In other words, Sweden successfully rolled back its unsustainable but world-renowned welfare state. Despite Krugman’s wishful thinking, this is the real reason for Sweden’s success in riding out the present financial crisis.
=== ===

EasyOpinions.blogspot.com

I agree with both Josh and Andrew, in a sense. It is true that the Nordic Welfare states are "bigger" (proportionally, I'm guessing) than the US ditto. But counting what, exactly. A majority of the Swedish government's budget, for instance, is pure redistribution--only money circulating. Everybody pays into the system, and everybody gets from the system.

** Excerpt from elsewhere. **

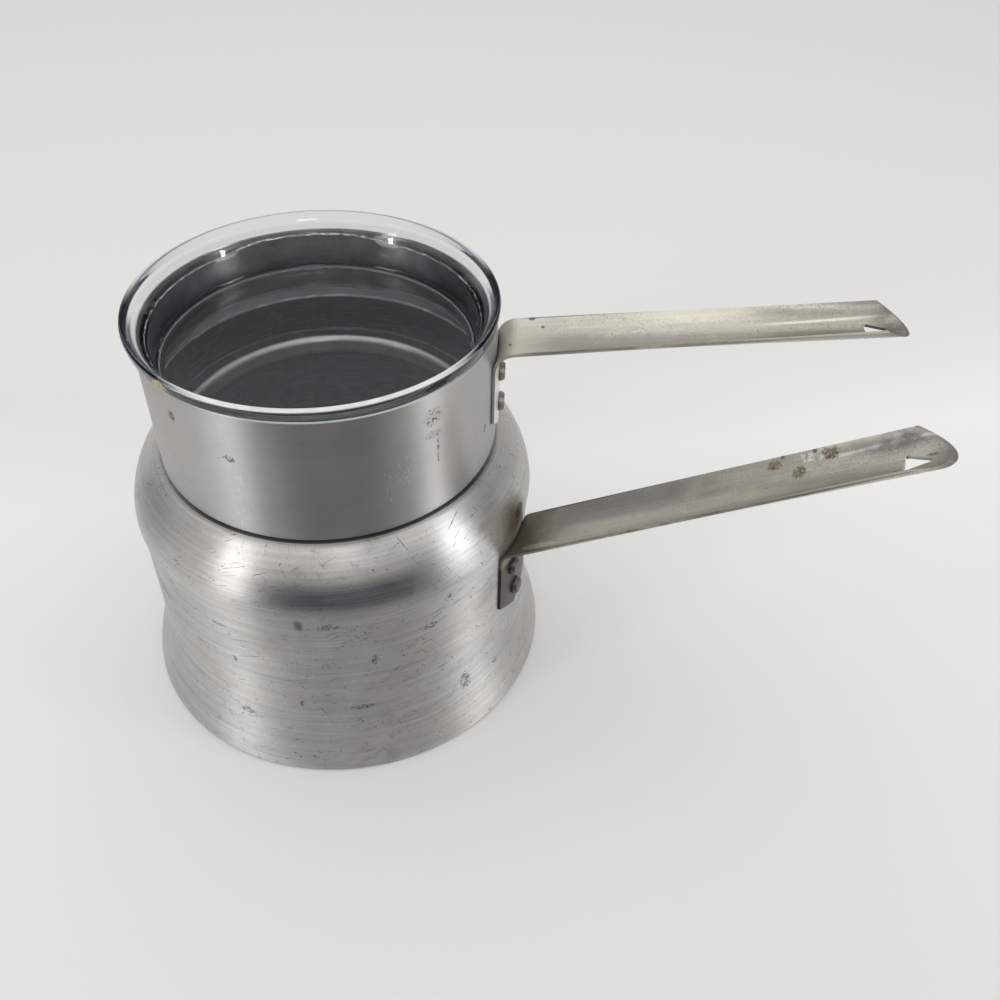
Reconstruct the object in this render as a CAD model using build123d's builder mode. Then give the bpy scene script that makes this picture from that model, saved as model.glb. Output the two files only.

It used to be the case that everybody had "benefits" and gained those without much restrictions (neither in terms of "who" nor longevity). The latter is what has changed over the course of the last two decades: benefits are restricted to only those specifically eligible, and most are for a certain time only. Some Things have also been "privatized," such as the unemployment insurance, which is now mostly run by the labor unions (fees, rules, etc are still government mandated). As the financial situation has improved, taxes have been cut on primarily employment (tax on low-wage labor is still 55-60%, however).

So while it may be true that Sweden's (as an example of the Nordic states; they're all different) welfare state is "bigger" than the United States', they are approaching each other. The US welfare state is expanding toward "old Sweden" and Sweden is cutting back toward the "old US." Interesting times!